Scum's Wish (Japanese: クズの本懐 Kuzu no Honkai) is a Japanese television drama series based on the manga series of the same name by Mengo Yokoyari. The drama premiered on Fuji TV on January 18, 2017.

Plot
Hanabi Yasuraoka (Miyu Yoshimoto) and Mugi Awaya (Dori Sakurada) look an ideal high school couple, but, they both like someone else. Hanabi Yasuraoka has liked Narumi Kanai (Kouki Mizuta) since she was a kid and Mugi Awaya likes his private tutor Akane Minagawa (Rina Aizawa).

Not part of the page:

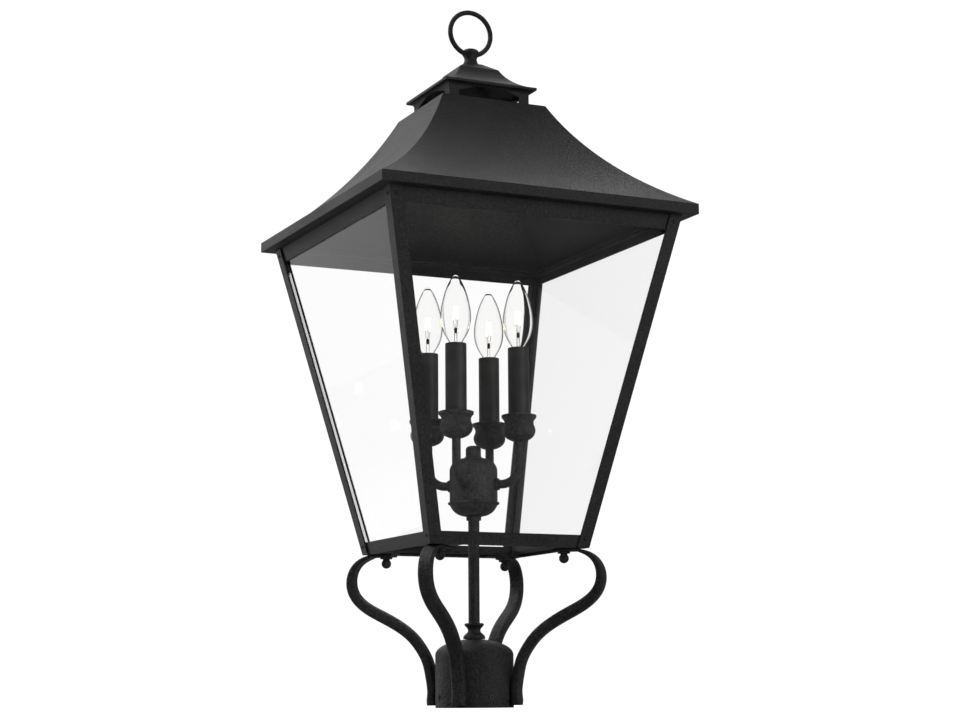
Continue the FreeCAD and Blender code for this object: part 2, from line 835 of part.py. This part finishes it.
def candle_cup():
    z = cup_bottom_z
    rim = cup_rim_r
    side = [
        (rim - 9.2, z + 0.9), (rim - 5.4, z + 2.9), (rim - 2.3, z + 6.6), (rim - 1.1, z + 11.2),
        (rim - 1.7, z + 14.6), (rim - 2.9, z + 17.8), (rim - 3.0, z + 20.2),
        (rim - 1.8, z + 22.9), (rim - 0.3, z + 24.6),
    ]
    rim_z = z + 28.2
    seat = sleeve_r + cup_dish_gap
    dish = [(rim - 1.6, rim_z), (seat + 1.7, rim_z - 2.4), (seat, sleeve_bottom_z)]
    return smooth_revolved([
        [(arm_r, z), (arm_r + 2.95, z)],
        [(arm_r + 2.95, z), side[0]],
        side,
        [side[-1], (rim, z + 25.4)],
        [(rim, z + 25.4), (rim, rim_z - 0.6)],
        [(rim, rim_z - 0.6), dish[0]],
        dish,
        [dish[-1], (arm_r, sleeve_bottom_z)],
        [(arm_r, sleeve_bottom_z), (arm_r, z)],
    ])


def candle_sleeve():
    body = tube(sleeve_r, sleeve_r - sleeve_wall, sleeve_bottom_z, sleeve_h)
    rim = [edge for edge in body.Edges
           if abs(edge.BoundBox.ZMin - sleeve_bottom_z - sleeve_h) < 0.01
           and abs(edge.BoundBox.XMax - sleeve_r) < 0.01]
    return body.makeFillet(0.5, rim)


def lamp_holder():
    """The candle lampholder inside one sleeve, on the stalk that rises from the arm."""
    body = Part.makeCylinder(holder_r, holder_h, V(0, 0, holder_bottom_z))
    bore_r = base_r + bulb_base_gap
    bore = Part.makeCylinder(bore_r, base_h + base_lift + 2, V(0, 0, base_z - 0.4))
    stalk = Part.makeCylinder(holder_stalk_r, holder_bottom_z - arm_top_z, V(0, 0, arm_top_z))
    return body.cut(bore).fuse(stalk).removeSplitter()


def lamp_holders():
    return Part.makeCompound([at_candle(lamp_holder(), angle) for name, angle in CORNERS])


def bulb_profile(shrink):
    """The lamp glass from its neck to its tip; shrink insets it for the inside."""
    rows = [
        (0.125, 0.42), (0.19, 0.62), (0.27, 0.83), (0.36, 0.96), (0.46, 1.0), (0.56, 0.965),
        (0.66, 0.865), (0.76, 0.73), (0.85, 0.56), (0.92, 0.39), (0.965, 0.25), (0.99, 0.13),
    ]
    tip_h = bulb_h - 2.0 * shrink
    pts = [(glass_neck_r - shrink, bulb_z), (glass_neck_r - shrink, bulb_z + 3.0)]
    curve = [pts[-1]]
    for share_z, share_r in rows:
        if share_z * bulb_h < tip_h - 0.5:
            curve.append((bulb_r * share_r - shrink, bulb_z + share_z * bulb_h))
    curve.append((0, bulb_z + tip_h))
    return pts, curve


def bulb_glass():
    pts, curve = bulb_profile(0.0)
    tip = curve[-1][1]
    outer = smooth_revolved([
        [(0, bulb_z), pts[0]], pts, curve, [(0, tip), (0, bulb_z)],
    ])
    pts, curve = bulb_profile(bulb_wall)
    pts[0] = (pts[0][0], bulb_z - 1)
    tip = curve[-1][1]
    inner = smooth_revolved([
        [(0, bulb_z - 1), pts[0]], pts, curve, [(0, tip), (0, bulb_z - 1)],
    ])
    return outer.cut(inner)


def bulb_base():
    shell = Part.makeCylinder(base_r, base_h - 4.0, V(0, 0, base_z + 4.0))
    taper = Part.makeCone(3.4, base_r, 3.0, V(0, 0, base_z + 1.0))
    tip = Part.makeCylinder(2.2, 1.0, V(0, 0, base_z))
    return shell.fuse([taper, tip]).removeSplitter()


# ---- write the nodes ----

def all_nodes():
    nodes = {
        "post_socket": post_socket(),
        "ball_screws": ball_screws(),
        "corner_gussets": corner_gussets(),
        "frame_rivets": frame_rivets(),
        "top_frame": top_frame(),
        "roof_shell": roof_shell(),
        "vent_cupola": vent_cupola(),
        "vent_cap": vent_cap(),
        "finial_spool": finial_spool(),
        "finial_hoop": hoop_tool(),
        "stem_tube": stem_tube(),
        "stem_locknut": stem_locknut(),
        "stem_collar": stem_collar(),
        "hub_body": hub_body(),
        "hub_bowl": hub_bowl(),
        "hub_knob": hub_knob(),
        "arm_collars": arm_collars(),
        "lamp_holders": lamp_holders(),
    }
    cup = candle_cup()
    sleeve = candle_sleeve()
    glass = bulb_glass()
    base = bulb_base()
    for name, angle in CORNERS:
        nodes["scroll_leg_" + name] = scroll_leg(angle)
        nodes["corner_post_" + name] = turned(corner_post(), angle - 315.0)
        nodes["candle_arm_" + name] = candle_arm(angle)
        nodes["candle_cup_" + name] = at_candle(cup, angle)
        nodes["candle_sleeve_" + name] = at_candle(sleeve, angle)
        nodes["bulb_glass_" + name] = at_candle(glass, angle)
        nodes["bulb_base_" + name] = at_candle(base, angle)
    for name, angle in SIDES:
        nodes["bottom_rail_" + name] = turned(bottom_rail(), angle)
        nodes["glass_pane_" + name] = turned(glass_pane(), angle)
        nodes["set_screw_" + name] = set_screw(angle - 90.0)
    return nodes


os.makedirs("parts", exist_ok=True)
for node, shape in all_nodes().items():
    shape.exportStep("parts/" + node + ".step")
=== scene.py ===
import math

import bpy
from mathutils import Matrix, Vector

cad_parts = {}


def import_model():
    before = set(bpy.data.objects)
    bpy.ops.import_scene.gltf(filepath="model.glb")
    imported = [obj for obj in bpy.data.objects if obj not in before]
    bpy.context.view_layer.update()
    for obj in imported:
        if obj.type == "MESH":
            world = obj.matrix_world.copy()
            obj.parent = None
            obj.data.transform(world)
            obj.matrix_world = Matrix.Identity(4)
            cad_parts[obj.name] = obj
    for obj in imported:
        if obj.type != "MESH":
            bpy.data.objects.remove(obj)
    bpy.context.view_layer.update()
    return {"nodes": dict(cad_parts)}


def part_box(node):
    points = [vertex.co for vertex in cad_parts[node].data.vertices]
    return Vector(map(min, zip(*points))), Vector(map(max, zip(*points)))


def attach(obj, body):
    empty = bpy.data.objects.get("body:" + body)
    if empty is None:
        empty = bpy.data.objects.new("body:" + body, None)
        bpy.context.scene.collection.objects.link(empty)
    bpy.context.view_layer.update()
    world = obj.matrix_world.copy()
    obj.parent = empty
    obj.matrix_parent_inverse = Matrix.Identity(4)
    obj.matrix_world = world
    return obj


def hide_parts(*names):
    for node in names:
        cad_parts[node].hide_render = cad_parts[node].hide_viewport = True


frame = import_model()
NODES = frame["nodes"]
# The direction of each corner from the centre, in degrees from +X.
CORNERS = {"front_left": 225, "front_right": 315, "back_right": 45, "back_left": 135}
MM = 0.001


# ---------------------------------------------------------------- materials

def material(name):
    """A material with one Principled shader, and the object's own coordinates."""
    mat = bpy.data.materials.new(name)
    mat.use_nodes = True
    tree = mat.node_tree
    tree.nodes.clear()
    out = tree.nodes.new("ShaderNodeOutputMaterial")
    bsdf = tree.nodes.new("ShaderNodeBsdfPrincipled")
    tree.links.new(bsdf.outputs[0], out.inputs[0])
    coords = tree.nodes.new("ShaderNodeTexCoord")
    return mat, tree, bsdf, coords


def noise(tree, coords, scale, detail, rough):
    node = tree.nodes.new("ShaderNodeTexNoise")
    node.inputs["Scale"].default_value = scale
    node.inputs["Detail"].default_value = detail
    node.inputs["Roughness"].default_value = rough
    tree.links.new(coords.outputs["Object"], node.inputs["Vector"])
    return node


def ramp(tree, source, stops):
    """A colour ramp; each stop is (position, grey level or colour)."""
    node = tree.nodes.new("ShaderNodeValToRGB")
    while len(node.color_ramp.elements) < len(stops):
        node.color_ramp.elements.new(0.5)
    for element, (at, value) in zip(node.color_ramp.elements, stops):
        element.position = at
        if not isinstance(value, tuple):
            value = (value, value, value)
        element.color = (*value, 1.0)
    tree.links.new(source, node.inputs[0])
    return node


def bump(tree, bsdf, layers):
    """Stack bump layers, each (height output, strength, distance in metres)."""
    last = None
    for height, strength, distance in layers:
        node = tree.nodes.new("ShaderNodeBump")
        node.inputs["Strength"].default_value = strength
        node.inputs["Distance"].default_value = distance
        tree.links.new(height, node.inputs["Height"])
        if last:
            tree.links.new(last.outputs[0], node.inputs["Normal"])
        last = node
    tree.links.new(last.outputs[0], bsdf.inputs["Normal"])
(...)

As a couple, Hanabi Yasuraoka and Mugi Awayai have 3 conditions: they are not supposed to like each other, they will break up if either of them succeed in love with their secret crush and they will fulfill their physical desires.

Cast
 Miyu Yoshimoto as Hanabi Yasuraoka	
 Dori Sakurada as Mugi Awaya
 Sarii Ikegami as Sanae Ebato
 Kouki Mizuta as Narumi Kanai
 Rina Aizawa as Akane Minagawa	
 Hiroki Ino as Takuya
 Shiori Yoshida as Mei
 Shiho as Moka Kamomebata
 Misato Kawauchi as Misato
 Momo Ogata

Production

Development
A live-action TV series adaptation was announced in December 2016.

Writing
Ere Hagiwara and Motoko Takahashi were both hired to write the script

Casting
It was announced Miyu Yoshimoto was cast as Hanabi Yasuraoka and Dōri Sakurada has been cast as Mugi Awaya.